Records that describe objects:
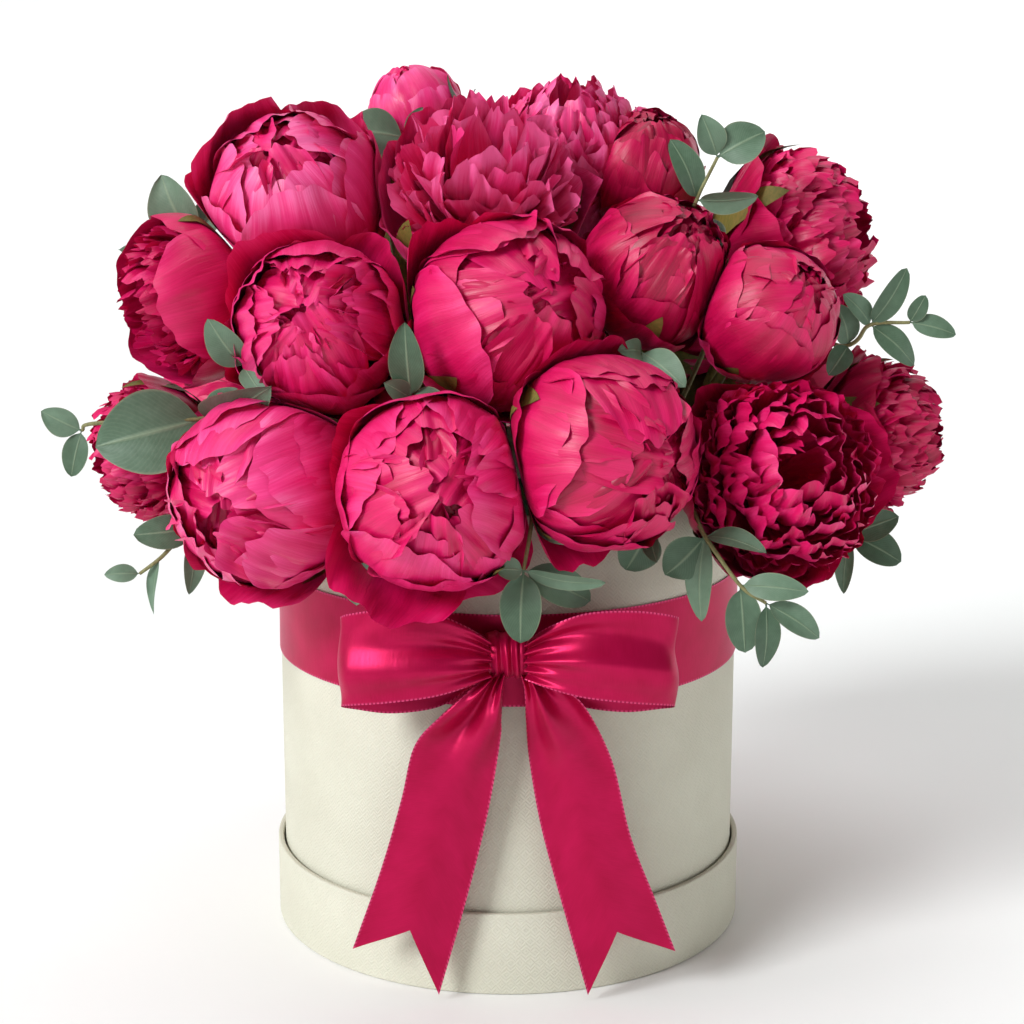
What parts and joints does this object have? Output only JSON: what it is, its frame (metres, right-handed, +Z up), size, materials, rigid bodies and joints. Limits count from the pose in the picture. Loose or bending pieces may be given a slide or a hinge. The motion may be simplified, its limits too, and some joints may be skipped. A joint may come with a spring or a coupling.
{
  "type": "box of peonies",
  "caption": "Round cream hat box standing in its lid, filled with cerise peonies and eucalyptus set in wet foam, with a wide satin ribbon tied in a bow at the front.",
  "frame": {"origin": "middle of the lid's underside, the face that the object stands on", "axes": "+Z up along the box's axis, -Y towards the front, where the bow is"},
  "size_m": [0.381, 0.326, 0.373],
  "materials": {
    "cream_paper": "rigid board wrapped in cream paper with a fine woven emboss, matte",
    "cream_lining": "plain cream lining paper, matte",
    "liner_plastic": "thin waterproof tub, satin",
    "floral_foam": "soaked green floral foam, matte and crumbly",
    "cerise_satin": "cerise satin ribbon with a fine woven edge, soft sheen",
    "cerise_petals": "cerise peony petals, silky and veined, on green stems with green sepals",
    "eucalyptus_leaf": "sage green waxy leaves with a pale midrib, matte"
  },
  "bodies": {
    "lid": {"lid_rim": "cream_paper", "lid_panel": "cream_paper"},
    "box": {"box_wall": "cream_paper", "box_floor": "cream_lining", "liner": "liner_plastic", "floral_foam": "floral_foam", "ribbon_band": "cerise_satin", "bow_knot": "cerise_satin", "bow_loop_left": "cerise_satin", "bow_loop_right": "cerise_satin", "bow_tail_left": "cerise_satin", "bow_tail_right": "cerise_satin", "peony_low_left": "cerise_petals", "peony_low_middle_left": "cerise_petals", "peony_low_middle_right": "cerise_petals", "peony_low_right": "cerise_petals", "peony_low_far_right": "cerise_petals", "peony_low_far_left": "cerise_petals", "peony_mid_far_left": "cerise_petals", "peony_mid_left": "cerise_petals", "peony_mid_centre": "cerise_petals", "peony_mid_right": "cerise_petals", "peony_mid_far_right": "cerise_petals", "peony_high_left": "cerise_petals", "peony_high_centre": "cerise_petals", "peony_high_right": "cerise_petals", "peony_high_far_right": "cerise_petals", "peony_top": "cerise_petals", "peony_top_bud": "cerise_petals", "peony_back_low_right": "cerise_petals", "peony_back_low_middle_right": "cerise_petals", "peony_back_low_middle_left": "cerise_petals", "peony_back_low_left": "cerise_petals", "peony_back_mid_right": "cerise_petals", "peony_back_mid": "cerise_petals", "peony_back_mid_left": "cerise_petals", "peony_back_high_right": "cerise_petals", "peony_back_high_left": "cerise_petals", "eucalyptus_front_middle": "eucalyptus_leaf", "eucalyptus_front_right": "eucalyptus_leaf", "eucalyptus_front_middle_right": "eucalyptus_leaf", "eucalyptus_front_middle_left": "eucalyptus_leaf", "eucalyptus_front_left": "eucalyptus_leaf", "eucalyptus_left": "eucalyptus_leaf", "eucalyptus_high_left": "eucalyptus_leaf", "eucalyptus_top_left": "eucalyptus_leaf", "eucalyptus_top_spike": "eucalyptus_leaf", "eucalyptus_high_right": "eucalyptus_leaf", "eucalyptus_right": "eucalyptus_leaf", "eucalyptus_low_right": "eucalyptus_leaf", "eucalyptus_centre": "eucalyptus_leaf", "eucalyptus_middle_right": "eucalyptus_leaf", "eucalyptus_middle_left": "eucalyptus_leaf", "eucalyptus_back_left": "eucalyptus_leaf", "eucalyptus_back_middle": "eucalyptus_leaf", "eucalyptus_back_right": "eucalyptus_leaf"}
  },
  "joints": [
    {"name": "box_lift", "type": "slide", "parent": "lid", "child": "box", "axis": [0, 0, 1], "range_m": [0, 0.08]}
  ]
}
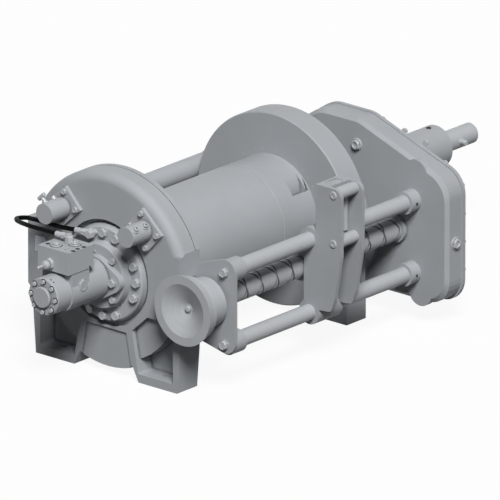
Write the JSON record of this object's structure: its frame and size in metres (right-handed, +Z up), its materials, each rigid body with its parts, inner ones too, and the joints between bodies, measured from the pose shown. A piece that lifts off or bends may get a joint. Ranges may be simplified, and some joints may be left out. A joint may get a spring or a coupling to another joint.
{
  "type": "planetary winch",
  "caption": "Hydraulic planetary winch with a flanged drum on two footed frames, a brake and motor at one end, a chain case at the other and a diamond-screw level wind with a roller fairlead.",
  "frame": {"origin": "middle of the four foundation bolts, on the base plane under the drum axis", "axes": "+X along the drum axis from the motor end to the chain case end, +Z up, -Y towards the level wind side"},
  "size_m": [2.362, 1.106, 0.754],
  "materials": {
    "paint": "satin grey paint over cast and plate steel",
    "motor_paint": "satin light grey paint",
    "bare_steel": "machined",
    "hose": "matte"
  },
  "bodies": {
    "frame": {"motor_end_frame": "paint", "arm_plate": "paint", "brake_flange": "motor_paint", "motor_adapter": "motor_paint", "motor_body": "motor_paint", "port_block": "motor_paint", "motor_end_cap": "motor_paint", "hose_elbow": "bare_steel", "brake_fitting": "bare_steel", "brake_hose": "hose", "left_release_cylinder": "motor_paint", "right_release_cylinder": "motor_paint", "gear_end_frame": "paint", "ring_housing": "paint", "gear_case": "paint", "case_cover": "paint", "shaft_tube": "paint", "rear_tie_tube": "paint", "upper_guide_rod": "bare_steel", "lower_guide_rod": "bare_steel", "upper_arm_collar": "paint", "lower_arm_collar": "paint", "upper_case_collar": "paint", "lower_case_collar": "paint"},
    "drum": {"drum_barrel": "paint", "motor_end_flange": "paint", "gear_end_flange": "paint", "drum_shaft": "bare_steel"},
    "screw": {"diamond_screw": "bare_steel", "hand_disc": "bare_steel"},
    "carriage": {"carriage_body": "paint", "near_fairlead_plate": "paint", "far_fairlead_plate": "paint", "fairlead_head": "paint", "fairlead_sill": "paint"},
    "top_roller_body": {"top_roller": "bare_steel"},
    "lower_roller_body": {"lower_roller": "bare_steel"},
    "near_vertical_roller_body": {"near_vertical_roller": "bare_steel"},
    "far_vertical_roller_body": {"far_vertical_roller": "bare_steel"}
  },
  "joints": [
    {"name": "drum_spin", "type": "hinge", "parent": "frame", "child": "drum", "pos_m": [0, 0, 0.38], "axis": [1, 0, 0], "continuous": true},
    {"name": "screw_spin", "type": "hinge", "parent": "frame", "child": "screw", "pos_m": [0, -0.411, 0.347], "axis": [1, 0, 0], "continuous": true},
    {"name": "carriage_slide", "type": "slide", "parent": "frame", "child": "carriage", "axis": [1, 0, 0], "range_m": [-0.375, 0.255]},
    {"name": "top_roller_spin", "type": "hinge", "parent": "carriage", "child": "top_roller_body", "pos_m": [0.085, -0.599, 0.664], "axis": [1, 0, 0], "continuous": true},
    {"name": "lower_roller_spin", "type": "hinge", "parent": "carriage", "child": "lower_roller_body", "pos_m": [0.085, -0.599, 0.481], "axis": [1, 0, 0], "continuous": true},
    {"name": "near_vertical_roller_spin", "type": "hinge", "parent": "carriage", "child": "near_vertical_roller_body", "pos_m": [0.05, -0.567, 0.57], "axis": [0, 0, 1], "continuous": true},
    {"name": "far_vertical_roller_spin", "type": "hinge", "parent": "carriage", "child": "far_vertical_roller_body", "pos_m": [0.115, -0.567, 0.57], "axis": [0, 0, 1], "continuous": true}
  ],
  "couplings": [
    {"joint": "screw_spin", "follows": "drum_spin", "ratio": 0.33333}
  ]
}
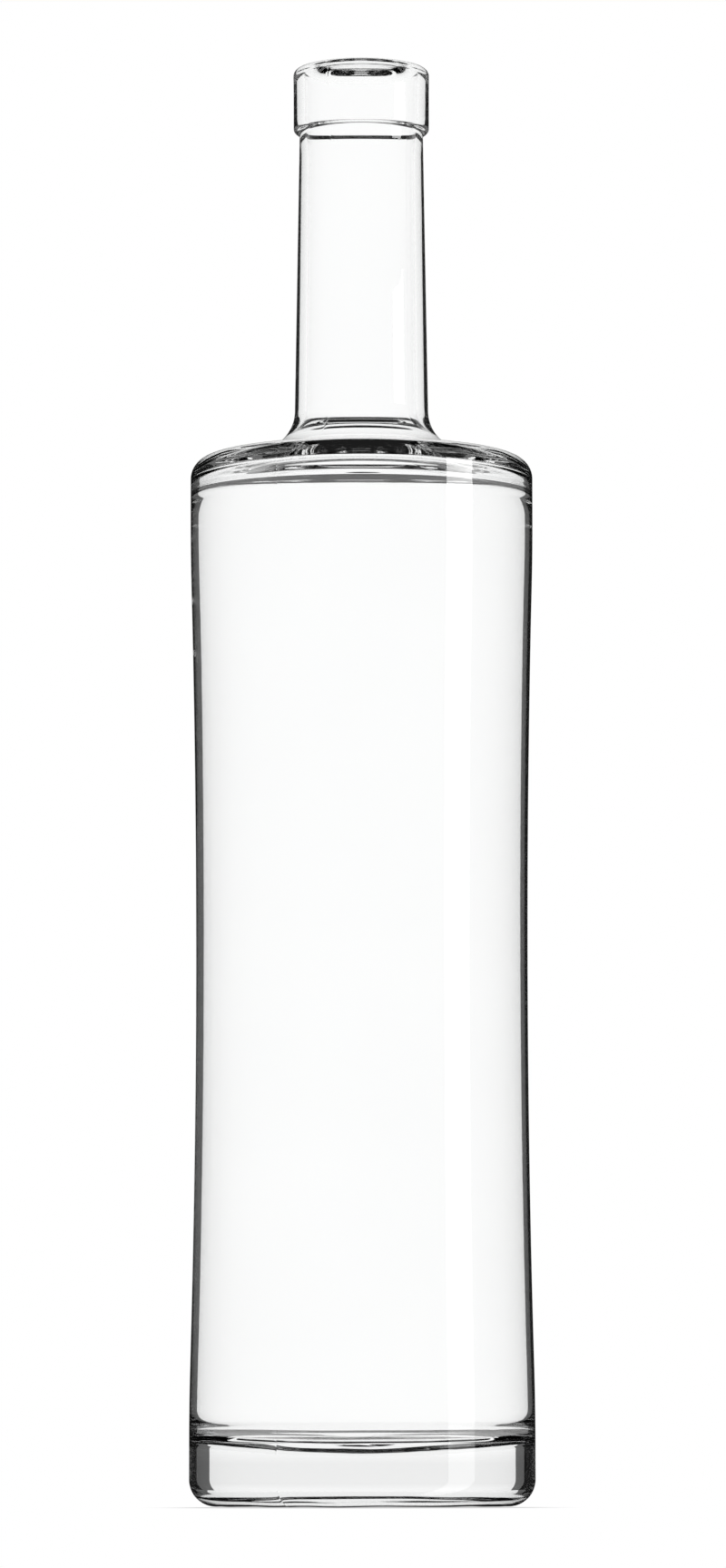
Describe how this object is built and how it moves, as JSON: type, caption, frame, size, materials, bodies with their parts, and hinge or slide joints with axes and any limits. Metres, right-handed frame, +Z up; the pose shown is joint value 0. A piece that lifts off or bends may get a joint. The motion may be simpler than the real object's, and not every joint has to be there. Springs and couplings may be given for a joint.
{
  "type": "wine bottle",
  "caption": "Tall clear glass bottle with a long neck, ringed mouth, flat shoulder, slight waist and heavy foot, brimful of a clear drink for pouring.",
  "frame": {"origin": "middle of the face that the bottle stands on", "axes": "+Z up along the axis of the bottle, towards the mouth; X and Y are alike, because the bottle is turned about Z"},
  "size_m": [0.0738, 0.0738, 0.31],
  "materials": {
    "flint_glass": "gloss",
    "clear_drink": "gloss"
  },
  "bodies": {
    "root": {"glass_bottle": "flint_glass", "drink": "clear_drink"}
  },
  "joints": []
}
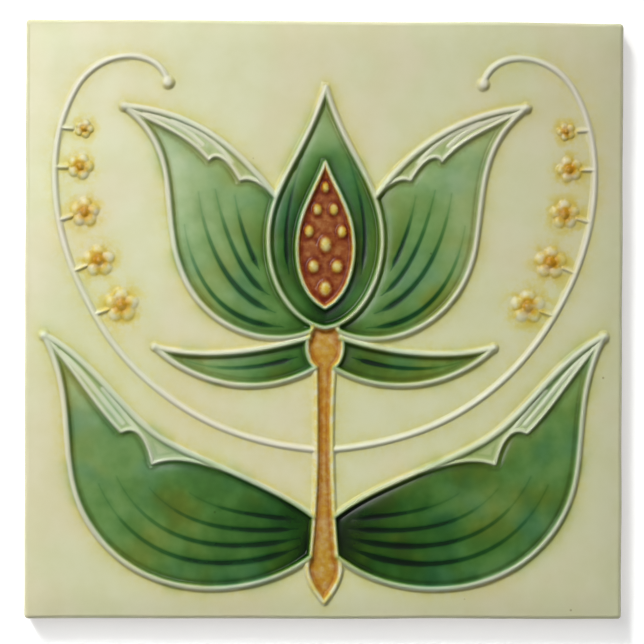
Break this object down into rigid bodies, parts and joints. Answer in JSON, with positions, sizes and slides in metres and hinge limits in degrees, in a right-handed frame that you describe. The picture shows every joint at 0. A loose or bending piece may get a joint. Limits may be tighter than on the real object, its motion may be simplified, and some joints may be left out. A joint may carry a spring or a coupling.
{
  "type": "majolica tile",
  "caption": "Square relief-moulded wall tile in coloured majolica glazes, with a raised-line lotus, broad leaves and floret tendrils on a cream ground, and a slotted back for bedding in mortar.",
  "frame": {"origin": "centre of the tile's back, on the bedding plane", "axes": "+Z out of the glazed face, +Y towards the top of the ornament, +X to the right of someone facing the tile"},
  "size_m": [0.152, 0.152, 0.0098],
  "materials": {
    "cream_glaze": "gloss"
  },
  "bodies": {
    "root": {"tile": "cream_glaze"}
  },
  "joints": []
}
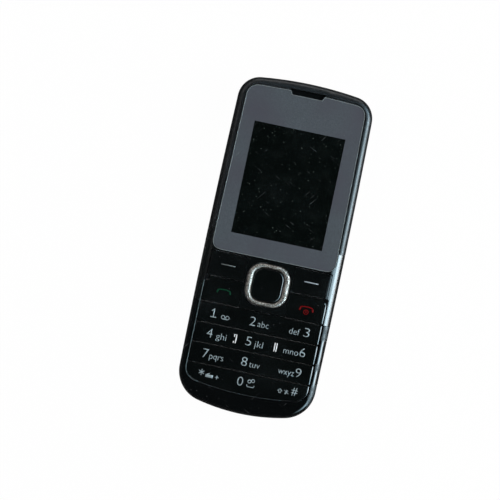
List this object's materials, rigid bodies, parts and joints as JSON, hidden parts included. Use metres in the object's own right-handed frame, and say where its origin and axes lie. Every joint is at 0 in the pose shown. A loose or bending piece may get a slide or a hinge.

### WORK TO DO
Say how many lines include the word "where"; reply with the number alone.

### COMPLETE ANSWER
2